Hacker les stéréotypes pour plus de diversité dans la cybersécurité

Christine Hennion, Députée des Hauts-de-Seine, l’a rappelé lors de son discours d’ouverture de la remise des prix du Trophée de la femme cyber, organisé par le CEFCYS, qui se tenait le 27 octobre dernier : la cybersécurité est une filière d’avenir pour laquelle 1,8 million de talents supplémentaires seront nécessaire d’ici 2022 dont 350 000 en Europe. Il est alors essentiel que les femmes osent entreprendre une carrière dans ce secteur en pleine croissance qui représente un réservoir d’emplois qui doit bénéficier à tous. Si la cyber représente une opportunité pour les femmes, elle a également besoin d’elles afin de se développer de façon optimale et répondre aux défis grandissement de demain.

Par Philipine Colle.

Plus de diversité pour une cybersécurité plus efficiente

Les chiffres sont parlants. Il n’y a en moyenne que 15% de femmes dans le monde de la cybersécurité. Dans le secteur, la parité – loin d’être atteinte – ne représente pas uniquement des enjeux éthiques fondamentaux d’égalité sociale mais également un important défi pour le développement économique. En effet, la mixité des profils au sein des équipes de travail permet la mise en place d’un certain équilibre, « des études mettent en avant le fait que l’intégration de femmes dans les équipes masculines augmente la rentabilité des capitaux, les équipes sont plus performantes, les leaderships diversifiés, l’ambiance de travail est améliorée et les postes sont plus attractifs » explique Delphine Schoffler, DRH chez Wallix. C’est bien le partage des expériences et la diversité qui permettent l’émulation. S’il est important que les femmes intègrent pleinement le monde de la cybersécurité, c’est aussi pour participer à la construction d’une intelligence collective reposant sur tous les talents. Une intelligence collective dont les tables rondes mixtes qui ont eu lieu en amont de la remise des prix ont été une illustration concrète. « Nous avons tous quelque chose d’intéressant à dire, un rôle clé à jouer » énonce Nacira Salvan, fondatrice du CEFCYS, « il est donc temps que les femmes et les hommes prennent la parole ensemble afin de créer une harmonie intellectuelle au service d’une cybersécurité de qualité. »

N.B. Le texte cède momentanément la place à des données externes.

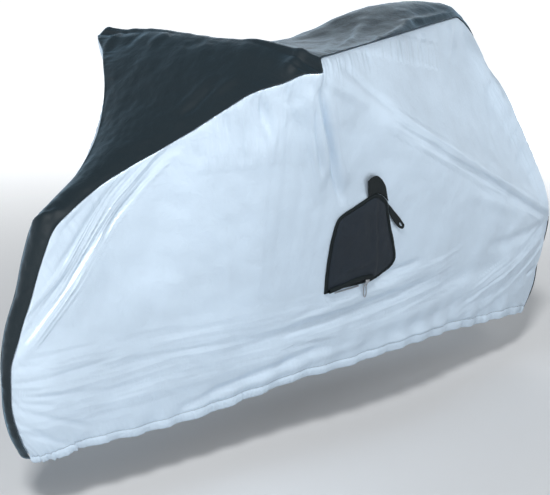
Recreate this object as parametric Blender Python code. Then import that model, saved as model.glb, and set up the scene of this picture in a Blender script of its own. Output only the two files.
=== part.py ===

Attirer de nouveaux talents.

« 80% de femmes n’imaginent pas une carrière dans la cyber en raison des stéréotypes. Il faut casser les codes du hacker Dark Vador qui peuvent repousser les jeunes talents, qu’ils soient masculins ou féminins » déclare Delphine Schoffler. Dans un monde du travail au sein duquel les jeunes cherchent un engagement, des métiers ayant du sens et des entreprises qui portent des valeurs, l’image de la cybersécurité comme un monde fermé, déconnecté des besoins contemporains et peuplé « de geeks en sweat à capuche »1, est à déconstruire urgemment. Cela passe par des actions de communication externe, telles que la mise en place de visuels nouveaux avec des visages d’hommes et de femmes et l’attention particulière dans le choix des porte-paroles lors des salons et sur les vidéos de promotion. Se met alors en place une démarche proactive de la part des entreprises qui souhaitent attirer des talents éclectiques. En complément du renouvellement des stratégies de communication, des méthodes de recrutement novatrices et incitatives sont adoptées. Si Fanny Forgeau, CEO de Yogosha, plaide pour la discrimination positive avec la mise en place de tests techniques CTF dédiés spécifiquement aux femmes, des méthodes de valorisation de la promotion en interne sont utilisées chez Orange Cyberdéfense comme le confie le CEO de l’entreprise, Michel Van Den Berghe.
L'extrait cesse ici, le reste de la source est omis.